As I continue to receive valued feedback from book-discussion groups and readers, I reflect on how much the world’s continuing hunger to “understand” Hitler is aided by understanding more about Eva Braun.

Much of what’s conveyed about her (huge amounts of it inaccurate) has been based on presumed understanding about him.

But the reality is that more complete information about her can help us better understand more about why Hitler, despite the evil he represents (or perhaps because of it), has occupied collective consciousness for more than 70 years.

Far from attempting to redeem her, my novel, The Munich Girl, follows along patterns of how Braun’s life in Hitler’s shadow, which ended alongside him when she was 33, is emblematic of what many women have done, and still do, in a world still hobbled by inequality. Unable to enact their own potential in a direct way, they resort to doing so from the invisible sidelines and background.

Eva Braun with her mother, Franziska Kronberger Braun.

In Eva Braun’s case, that public invisibility lasted the entire 16 years she spent with Hitler.

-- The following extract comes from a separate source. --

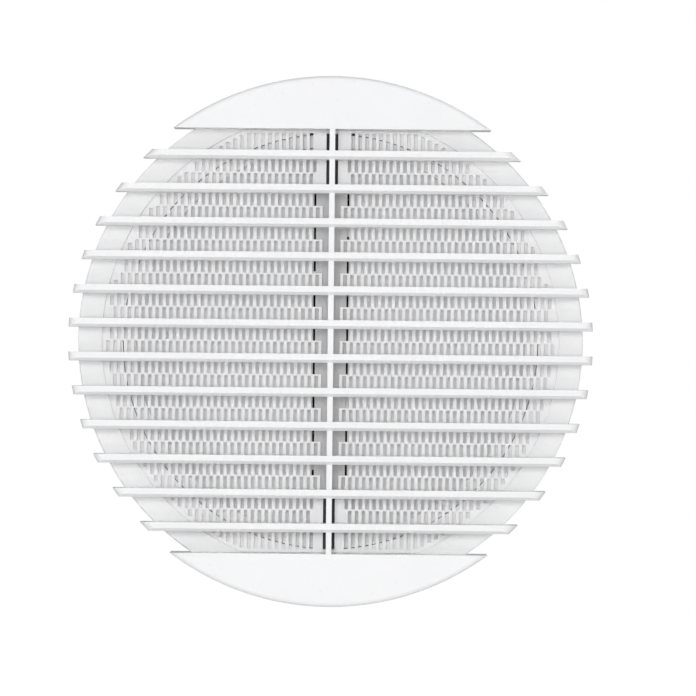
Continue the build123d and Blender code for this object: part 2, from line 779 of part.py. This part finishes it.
with BuildPart() as terminal_block:
    with BuildSketch(across(flange_front)):
        with Locations((0, block_middle_z)):
            Rectangle(block_width, block_top - block_bottom)
    extrude(amount=flange_front - block_front)
    fillet(edges().filter_by(Axis.Y), radius=0.6)
    for pole_x in pole_places:
        post(pole_x, block_middle_z, 2.2, block_front, insert_back + 0.1, mode=Mode.SUBTRACT)
        with BuildSketch(Plane.XY.offset(block_bottom)):
            with Locations((pole_x, wire_hole_y)):
                Circle(1.5)
        extrude(amount=block_top - block_bottom, mode=Mode.SUBTRACT)
    # Grooves that part the poles
    with BuildSketch(across(block_front + 2)):
        with Locations((-pole_pitch / 2, block_middle_z), (pole_pitch / 2, block_middle_z)):
            Rectangle(0.8, block_top - block_bottom)
    extrude(amount=2, mode=Mode.SUBTRACT)
save(terminal_block, "terminal_block")

with BuildPart() as terminal_inserts:
    for pole_x in pole_places:
        post(pole_x, block_middle_z, 2.1, insert_front, insert_back)
        post(pole_x, block_middle_z, 1.2, insert_front, insert_front + 3.4, mode=Mode.SUBTRACT)
        with BuildSketch(Plane.XY.offset(block_middle_z - 3)):
            with Locations((pole_x, wire_hole_y)):
                Circle(lead_radius + 0.05)
        extrude(amount=6, mode=Mode.SUBTRACT)
save(terminal_inserts, "terminal_inserts")

with BuildPart() as terminal_screws:
    head_back = block_front + 2.4
    for pole_x in pole_places:
        post(pole_x, block_middle_z, 1.9, head_back - 1.8, head_back)
        post(pole_x, block_middle_z, 1.15, head_back, insert_front + 0.6)
        with BuildSketch(across(head_back - 1.0)):
            with Locations((pole_x, block_middle_z)):
                Rectangle(4.0, 0.6)
        extrude(amount=1.0, mode=Mode.SUBTRACT)
save(terminal_screws, "terminal_screws")

with BuildPart() as cable_clamp:
    clamp_middle = (clamp_low + clamp_high) / 2
    with BuildSketch(across(clamp_back)):
        with Locations((clamp_x, clamp_middle)):
            Rectangle(3.2, clamp_high - clamp_low + 3.2)
        with Locations((clamp_x, clamp_low), (clamp_x, clamp_high)):
            Circle(0.9, mode=Mode.SUBTRACT)
    extrude(amount=clamp_thickness)
    with BuildSketch(across(clamp_back + 0.8)):
        with Locations((clamp_x, clamp_middle)):
            Rectangle(3.2, clamp_high - clamp_low - 4.0)
    extrude(amount=1.0)
save(cable_clamp, "cable_clamp")

with BuildPart() as clamp_screws:
    head_back = clamp_back - clamp_thickness
    for height in (clamp_low, clamp_high):
        post(clamp_x, height, 1.5, head_back - 1.3, head_back)
        post(clamp_x, height, 0.75, head_back, flange_front - 0.2)
        with BuildSketch(across(head_back - 0.6)):
            with Locations((clamp_x, height)):
                Rectangle(2.0, 0.5)
                Rectangle(0.5, 2.0)
        extrude(amount=0.8, mode=Mode.SUBTRACT)
save(clamp_screws, "clamp_screws")

with BuildPart() as cable_grommet:
    post(grommet_x, grommet_z, grommet_radius - 0.05, flange_front - 1.2, 0)
    post(grommet_x, grommet_z, grommet_radius + 1.0, flange_front - 1.4, flange_front)
    post(grommet_x, grommet_z, 2.6, flange_front - 2.0, 0, mode=Mode.SUBTRACT)
save(cable_grommet, "cable_grommet")

# Motor leads: from the terminals, along the slots in the spigot's top, and down into the motor cap


def motor_lead(side):
    x = side * lead_x
    with BuildLine() as route:
        FilletPolyline(
            (x, wire_hole_y, block_bottom + 2.5),
            (x, wire_hole_y, lead_entry_z),
            (x, flange_front - 0.6, lead_entry_z),
            (x, 0.2, lead_z),
            (x, cassette_back + 5, lead_z),
            (x, cassette_back + 5, 25.0),
            radius=[2.6, 3.0, 4.0, 13.0],
        )
    with BuildSketch(Plane(origin=(x, wire_hole_y, block_bottom + 2.5), z_dir=(0, 0, -1))) as wire:
        Circle(lead_radius)
    sweep(wire.sketch, path=route.line)


with BuildPart() as motor_leads:
    motor_lead(-1)
    motor_lead(1)
save(motor_leads, "motor_leads")
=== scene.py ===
import json
import math

import bpy
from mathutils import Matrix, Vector


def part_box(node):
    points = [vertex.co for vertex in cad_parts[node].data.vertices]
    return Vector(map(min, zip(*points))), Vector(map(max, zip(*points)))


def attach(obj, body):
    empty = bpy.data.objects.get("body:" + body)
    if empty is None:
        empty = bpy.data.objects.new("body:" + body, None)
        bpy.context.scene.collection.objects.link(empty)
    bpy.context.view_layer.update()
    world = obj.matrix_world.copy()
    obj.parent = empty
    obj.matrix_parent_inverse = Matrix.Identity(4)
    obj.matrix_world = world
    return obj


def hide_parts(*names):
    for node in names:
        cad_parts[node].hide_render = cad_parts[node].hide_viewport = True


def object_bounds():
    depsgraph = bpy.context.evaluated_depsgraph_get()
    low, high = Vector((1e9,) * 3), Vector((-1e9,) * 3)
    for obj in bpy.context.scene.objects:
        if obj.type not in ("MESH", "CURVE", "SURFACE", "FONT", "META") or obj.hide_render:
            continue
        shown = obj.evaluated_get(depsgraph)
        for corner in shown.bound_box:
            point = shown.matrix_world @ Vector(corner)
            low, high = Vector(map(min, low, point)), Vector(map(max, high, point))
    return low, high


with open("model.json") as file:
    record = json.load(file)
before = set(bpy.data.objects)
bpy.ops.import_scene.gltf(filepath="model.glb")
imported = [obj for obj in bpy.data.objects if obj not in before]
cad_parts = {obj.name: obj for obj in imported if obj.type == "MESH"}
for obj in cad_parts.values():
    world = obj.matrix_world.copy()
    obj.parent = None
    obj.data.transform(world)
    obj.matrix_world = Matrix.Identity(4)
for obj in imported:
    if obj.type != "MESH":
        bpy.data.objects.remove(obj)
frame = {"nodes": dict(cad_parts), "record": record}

MM = 0.001
cad_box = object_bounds()
nodes = frame["nodes"]


# Camera, floor and light

CAMERA_DISTANCE = 2.6
CAMERA_LENS_MM = 394.0
CAMERA_TILT = -0.55
FLOOR_DROP = 0.22
AMBIENT_STRENGTH = 0.36


def place_camera():
    """Far out on the fan's axis, turned by the small tilt of the view."""
    ring_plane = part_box("screen_left")[0].y
    data = bpy.data.cameras.new("camera")
    data.sensor_width = 36.0
    data.lens = CAMERA_LENS_MM
    data.shift_x = 0.0251
    data.shift_y = -0.0093
    data.clip_start = 0.01
    camera = bpy.data.objects.new("camera", data)
    camera.location = (0.0, ring_plane - CAMERA_DISTANCE, 0.0)
    camera.rotation_euler = (math.radians(90.0), math.radians(CAMERA_TILT), 0.0)
    bpy.context.scene.collection.objects.link(camera)
    bpy.context.scene.camera = camera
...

One reviewer notes: “The Munich Girl looks at the role of women in different cultures and periods in a way that is quite relevant right now. Do women choose to play the lead in their own lives or do they sacrifice themselves for others? Ms. Ring also leads us to ask what we know of our parents’ lives. How might their experiences or traumas be passed down to us? How open are we to the changes that can come from deep healing?”

Another reader writes: “Women, even well-educated women such as [Anna], the novel’s protagonist, are groomed to give up their lives for the ‘larger’ missions of their husbands and lovers. … one of the many ways in which the feminine aspect of humanity is subjugated, Fascism being the most extreme form.”

The story of The Munich Girl is about many things beyond Eva Braun and the time of the war in Germany.

It’s about how women share our lives with each other, the power of our friendships, and the way we protect each other’s vulnerabilities, perhaps as part of how we begin to gain compassion.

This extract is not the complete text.